L’UE ha stabilito per il 2022 una drastica riduzione delle giornate di pesca ad appena 109 giorni all’anno, mettendo così a rischio l’occupazione e la produzione di un settore che conta 12mila pescherecci e 28mila posti di lavoro.
L’obiettivo europeo è quello di arrivare a una riduzione del 40% dello sforzo di pesca nel Mediterraneo entro il 2026, ma la scelta di tagliare l’operatività in areali strategici come l’Adriatico, il Tirreno ed il Canale di Sicilia, ad un numero di giornate al disotto del punto di pareggio economico, è in contrasto con i tre pilastri su cui si regge il principio di sostenibilità prevista dalle vigenti normative europee ovvero la sostenibilità ambientale, la sostenibilità economica e la sostenibilità sociale, tre aspetti che devono tenersi in equilibrio.

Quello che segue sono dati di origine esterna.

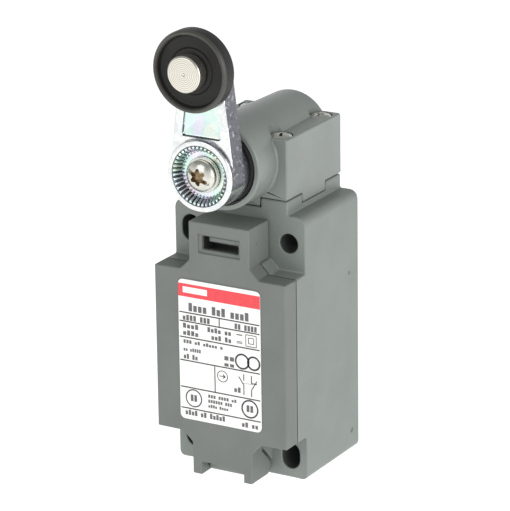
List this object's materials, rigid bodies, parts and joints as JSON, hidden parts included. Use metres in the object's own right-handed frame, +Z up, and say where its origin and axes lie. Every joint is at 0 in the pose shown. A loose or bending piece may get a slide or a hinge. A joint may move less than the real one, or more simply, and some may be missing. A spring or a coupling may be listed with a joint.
{
  "type": "limit switch",
  "caption": "Roller-lever limit switch: grey plastic body with hinged cover, keyed head, sprung zinc lever with black roller, and a double-break contact block inside.",
  "frame": {"origin": "on the rear mounting face, in the middle of the four fixing holes", "axes": "+Y out of the rear face towards the machine, +Z up along the body to the head, +X to the right seen from the front"},
  "size_m": [0.04, 0.0563, 0.128],
  "materials": {
    "grey_plastic": "fine moulded texture",
    "black_plastic": "satin",
    "cream_plastic": "satin",
    "rubber": "matt",
    "label": "white film with a red band",
    "zinc": "die-cast zinc, bright passivated",
    "steel": "plated",
    "brass": "plain"
  },
  "bodies": {
    "body": {"body_housing": "grey_plastic", "head_housing": "grey_plastic", "head_gasket": "rubber", "head_screw_front_left": "steel", "head_screw_front_right": "steel", "head_screw_rear_left": "steel", "head_screw_rear_right": "steel", "shaft_bush": "brass", "shaft_seal": "rubber", "spring_cup": "steel", "return_spring": "steel", "carrier_spring": "steel", "contact_base": "black_plastic", "base_screw_left": "steel", "base_screw_right": "steel", "closed_contact_left": "brass", "closed_contact_right": "brass", "open_contact_left": "brass", "open_contact_right": "brass", "clamp_washer_1": "steel", "clamp_washer_2": "steel", "clamp_washer_3": "steel", "clamp_washer_4": "steel", "terminal_screw_1": "steel", "terminal_screw_2": "steel", "terminal_screw_3": "steel", "terminal_screw_4": "steel"},
    "cover": {"front_cover": "grey_plastic", "cover_gasket": "rubber", "nameplate": "label"},
    "lever": {"lever_arm": "zinc", "lever_washer": "steel", "lever_screw": "steel", "roller_pin": "steel", "shaft": "steel", "cam": "zinc"},
    "roller": {"roller": "black_plastic"},
    "tappet": {"tappet": "cream_plastic"},
    "carrier": {"contact_carrier": "cream_plastic", "closed_bridge": "brass", "open_bridge": "brass", "closed_bridge_spring": "steel", "open_bridge_spring": "steel"}
  },
  "joints": [
    {"name": "lever_turn", "type": "hinge", "parent": "body", "child": "lever", "pos_m": [0, -0.0432, 0.0518], "axis": [0, 1, 0], "range_deg": [-75, 75], "stiffness_Nm_per_rad": 0.15},
    {"name": "roller_spin", "type": "hinge", "parent": "lever", "child": "roller", "pos_m": [0, -0.0511, 0.0807], "axis": [0, 1, 0], "continuous": true},
    {"name": "cover_open", "type": "hinge", "parent": "body", "child": "cover", "pos_m": [0, -0.0352, -0.0333], "axis": [1, 0, 0], "range_deg": [0, 100]},
    {"name": "tappet_slide", "type": "slide", "parent": "body", "child": "tappet", "axis": [0, 0, -1], "range_m": [0, 0.0031], "stiffness_N_per_m": 600, "springref_m": -0.004, "deforming": ["return_spring"]},
    {"name": "carrier_slide", "type": "slide", "parent": "body", "child": "carrier", "axis": [0, 0, -1], "range_m": [0, 0.0031], "stiffness_N_per_m": 200, "springref_m": -0.003, "deforming": ["carrier_spring"]}
  ],
  "couplings": [
    {"joint": "carrier_slide", "follows": "tappet_slide", "ratio": 1}
  ]
}
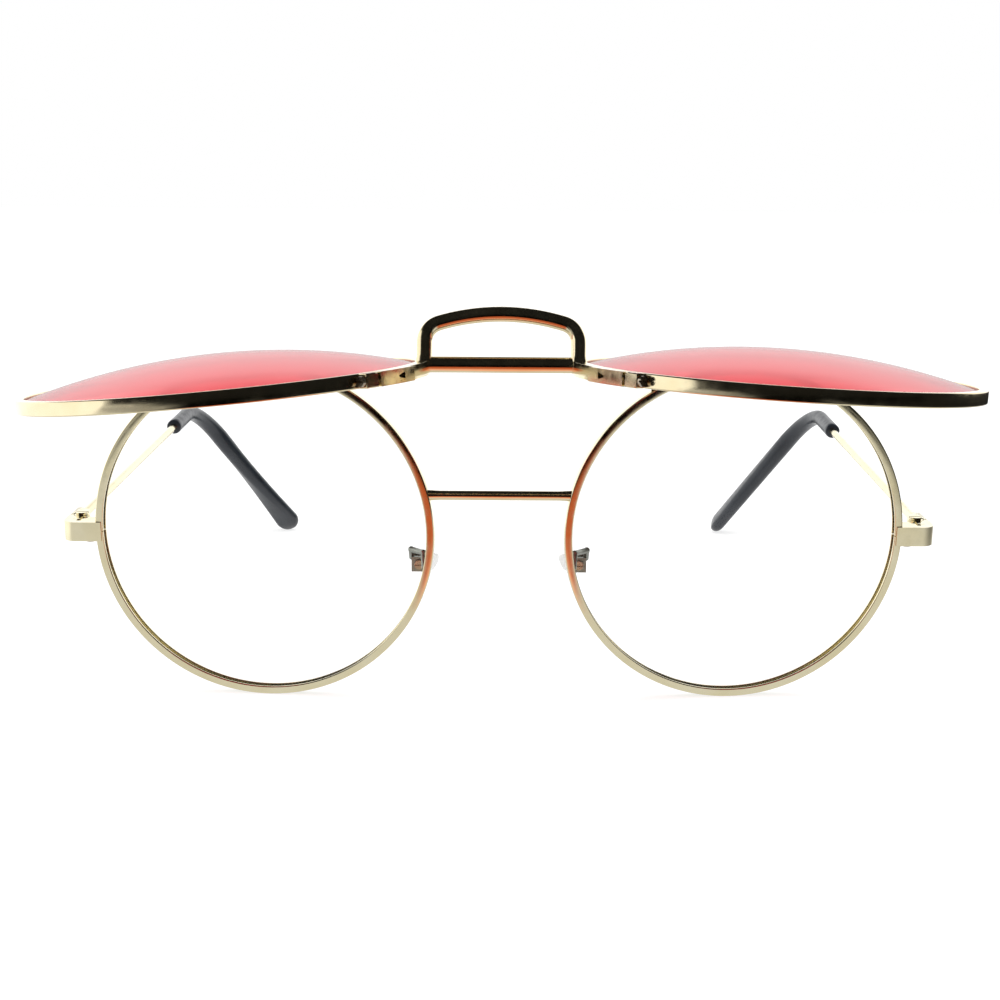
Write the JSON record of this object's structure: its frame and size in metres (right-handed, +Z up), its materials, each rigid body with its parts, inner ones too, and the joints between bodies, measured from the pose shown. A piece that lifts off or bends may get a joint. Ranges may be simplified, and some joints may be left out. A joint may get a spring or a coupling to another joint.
{
  "type": "flip up sunglasses",
  "caption": "Round wire glasses with clear lenses and a tinted pair that flips up on hinges over the brow",
  "frame": {"origin": "On the table, midway between the lowest points of the two clear rims, with the glasses standing on these rims and on the temple tips", "axes": "+X to the right seen from the front, +Y from the front back along the temples, +Z up from the table"},
  "size_m": [0.1378, 0.1723, 0.0633],
  "materials": {
    "frame_metal": "pale gold plated wire, polished",
    "flip_metal": "pale gold plated wire, polished",
    "screw": "gold toned steel, slotted heads",
    "clear_lens": "clear, polished",
    "tinted_lens": "translucent red tint, polished",
    "tip": "dark slate, smooth",
    "pad": "clear silicone",
    "pad_core": "clear hard plastic"
  },
  "bodies": {
    "front": {"bridge_bar": "frame_metal", "base_rim_left": "frame_metal", "base_rim_right": "frame_metal", "clear_lens_left": "clear_lens", "clear_lens_right": "clear_lens", "endpiece_left": "frame_metal", "endpiece_right": "frame_metal", "closing_block_left": "frame_metal", "closing_block_right": "frame_metal", "rim_screw_left": "screw", "rim_screw_right": "screw", "hinge_front_left": "frame_metal", "hinge_front_right": "frame_metal", "hinge_screw_left": "screw", "hinge_screw_right": "screw", "pad_arm_left": "frame_metal", "pad_arm_right": "frame_metal", "pad_screw_left": "screw", "pad_screw_right": "screw", "flip_base_leaf_left": "frame_metal", "flip_base_leaf_right": "frame_metal", "flip_pin_left": "screw", "flip_pin_right": "screw"},
    "flip_unit": {"flip_bar": "flip_metal", "flip_arch": "flip_metal", "flip_rim_left": "flip_metal", "flip_rim_right": "flip_metal", "tinted_lens_left": "tinted_lens", "tinted_lens_right": "tinted_lens", "flip_leaf_left": "flip_metal", "flip_leaf_right": "flip_metal", "flip_block_left": "flip_metal", "flip_block_right": "flip_metal", "flip_cap_left": "flip_metal", "flip_cap_right": "flip_metal", "flip_screw_left": "screw", "flip_screw_right": "screw"},
    "temple_left": {"temple_left": "frame_metal", "hinge_temple_left": "frame_metal", "temple_tip_left": "tip"},
    "temple_right": {"temple_right": "frame_metal", "hinge_temple_right": "frame_metal", "temple_tip_right": "tip"},
    "nose_pad_left": {"nose_pad_left": "pad", "pad_core_left": "pad_core"},
    "nose_pad_right": {"nose_pad_right": "pad", "pad_core_right": "pad_core"}
  },
  "joints": [
    {"name": "flip_hinge", "type": "hinge", "parent": "front", "child": "flip_unit", "pos_m": [0, -0.00657, 0.0515], "axis": [1, 0, 0], "range_deg": [0, 96]},
    {"name": "temple_hinge_left", "type": "hinge", "parent": "front", "child": "temple_left", "pos_m": [-0.0653, 0.00446, 0.02603], "axis": [0, 0.04, -0.9992], "range_deg": [0, 81]},
    {"name": "temple_hinge_right", "type": "hinge", "parent": "front", "child": "temple_right", "pos_m": [0.0653, 0.00446, 0.02603], "axis": [0, -0.04, 0.9992], "range_deg": [0, 67]},
    {"name": "pad_pivot_left", "type": "hinge", "parent": "front", "child": "nose_pad_left", "pos_m": [-0.0126, 0.00591, 0.01978], "axis": [0, 0.9992, 0.04], "range_deg": [-12, 12]},
    {"name": "pad_pivot_right", "type": "hinge", "parent": "front", "child": "nose_pad_right", "pos_m": [0.0126, 0.00591, 0.01978], "axis": [0, 0.9992, 0.04], "range_deg": [-12, 12]}
  ]
}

La salvaguardia delle risorse ittiche e l’applicazione del principio dello sviluppo sostenibile non possono essere attuate soltanto attraverso una progressiva e costante riduzione delle giornate di pesca. Risulta opportuno rivedere il meccanismo alla base delle politiche europee di gestione della pesca orientato prevalentemente a comprimere l’attività degli operatori, in carenza di evidenze scientifiche aggiornate che dimostrino come la riduzione dello sforzo di pesca consenta di tutelare maggiormente la fauna marina.
Inoltre, l’obbligo di astensione, non coinvolge i paesi extraeuropei che insistono sullo stesso areale, creando in tal modo le condizioni per cui il pescato italiano debba necessariamente fare posto a quello straniero.
Sembra evidente dunque, che le misure gestionali definite dai provvedimenti a carattere europeo e nazionale debbano prevedere dei meccanismi di valutazione dei loro effetti sulla matrice ambientale nonché sulla sostenibilità economica e sociale, basati su dati di tipo tecnico e scientifico e coinvolgano tutti gli attori in campo su un dato areale.
La richiesta all’UE da tutte le associazioni di categoria, cui AsNALI si unisce, è di rivedere le politiche restrittive a favore di politiche di sostegno alla pesca, settore strategico per l’economia nazionale e, più nel dettaglio, per le realtà costiere.
Allo stesso modo le opere infrastrutturali come trivelle, pale eoliche, porti off-shore, andrebbero progettate con il coinvolgimento diretto del mondo della pesca professionale, visto le ripercussioni negative che queste opere possono portare all’intero settore ittico.
Sarebbero infine da riconsiderare le classi di lunghezza delle navi da pesca al fine di applicare le misure opportune di mitigazione in maniera puntuale e diversificata per le diverse metodologie di pesca.